However, foreign entrepreneurs must precisely prepare the required documentation, understand local commercial regulations, and choose the optimal registration path (online or traditional). Proper planning of the entire procedure minimizes legal risks and helps avoid unnecessary delays before the registry court. The following guide details all the technical aspects of starting your business in Poland according to local corporate law.

Company Registration Process in Poland Step by Step

Establishing a new corporate entity in Poland requires following a strict procedural path. To successfully launch a Limited Liability Company (LLC), foreign investors must complete the following six steps:

Step 1: Execute the Articles of Association

The foundational document must be signed either digitally (via the S24 system) or traditionally before a Polish Notary Public.

Step 2: Deposit the Share Capital

Shareholders must cover the initial share capital, which can be done via a bank transfer.

Step 3: Appoint the Management Board

Directors must be officially appointed by way of a shareholders’ resolution to represent the company.

Step 4: File the Registration Application (KRS)

The company must be submitted to the National Court Register (KRS) via the dedicated online portals (PRS or S24).

Step 5: Complete Post-Registration Compliance

This includes mandatory reporting to the Ultimate Beneficial Owner Register (CRBR), paying the civil law transactions tax (PCC-3), and registering for VAT.

Step 6: Open a Corporate Bank Account

A local Polish bank account is essential for tax settlements, social security payments, and daily business operations.

Documents Required for Company Registration in Poland

Gathering documentation is a crucial stage that varies significantly depending on the ownership structure of the new entity. To ensure a smooth company registration process in Poland, prepare the following packages:

Documents For Private Individuals

Private founders looking to set up a company only need to present a valid passport and, if acting through a proxy, an appropriate Power of Attorney.

Documents: For Corporate Investors (Foreign Parent Companies)

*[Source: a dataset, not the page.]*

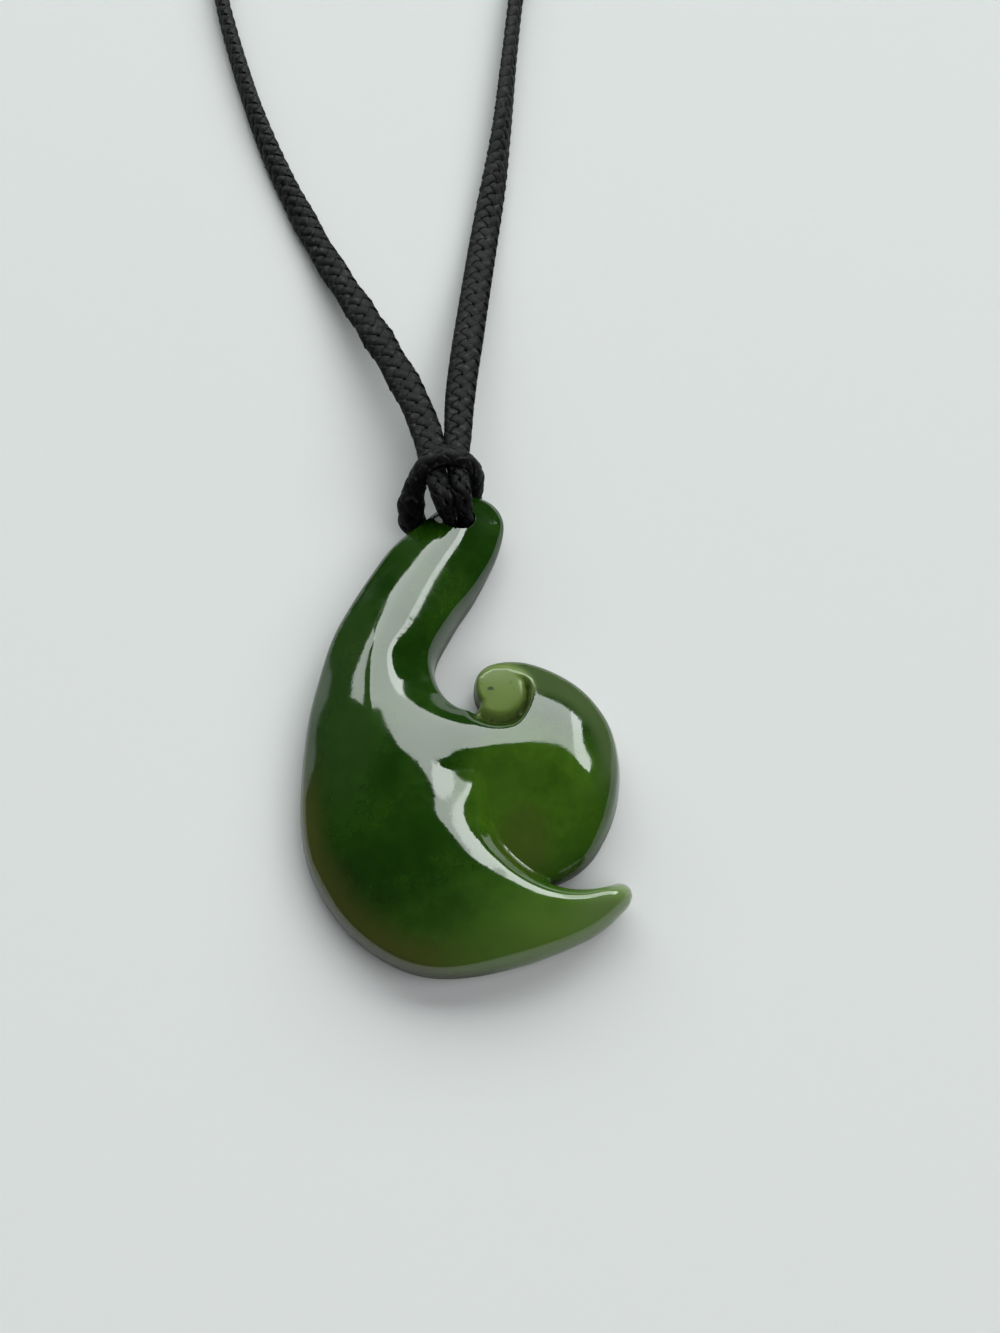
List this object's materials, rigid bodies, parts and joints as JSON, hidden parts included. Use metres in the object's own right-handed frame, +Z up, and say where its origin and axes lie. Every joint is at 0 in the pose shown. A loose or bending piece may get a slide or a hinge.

Corporate investors must fulfill several strict documentary requirements to proceed with the registration:

  • An up-to-date excerpt from the foreign commercial register, verifying the legal status of the parent company.
  • Copies of passports of the individuals authorized to represent the foreign company.
  • Detailed information regarding the Ultimate Beneficial Owners (UBO).
  • Sworn translations of all foreign documents prepared by a Polish sworn translator, often accompanied by an official apostille clause.

S24 vs Notarial Deed Poland

Entrepreneurs have two distinct methods for registering a new company with the National Court Register (KRS). Choosing between the online S24 system and a traditional notarial deed directly determines the processing speed and future corporate flexibility of your business.

Online Registration (S24 Mode)

This path enables a fully digital company registration that is usually completed within 1 to 3 business days entirely online. However, it requires using a rigid, statutory template for the Articles of Association and utilizes qualified electronic signatures or trusted profiles, limiting complex customizations.

Traditional Notarial Registration

This procedure typically takes between 3 to 4 weeks but offers full freedom and customization for tailoring the Articles of Association to complex investor relations. It can be completed remotely by granting a Power of Attorney (PoA) to a professional law firm, entirely relieving the investor of the obligation to physically travel to Poland.

Share Capital and Board Requirements

Polish commercial company law is exceptionally welcoming to investors from all over the world. A single shareholder is sufficient to form an LLC, and the law does not impose any requirement to have a local partner.

  • Minimum Share Capital: The minimum share capital is only 5,000 PLN (equivalent to approximately 1,200 EUR), which constitutes a very attractive, low barrier to entry into the European market.
  • Management Board: The management board of the new company must consist of at least one person. A foreign investor can directly become a board member – there is no obligation to appoint a Polish resident director.
  • Criminal Record: A statutory requirement, however, is a clean criminal record; board members cannot be individuals convicted of certain white-collar crimes in the Republic of Poland.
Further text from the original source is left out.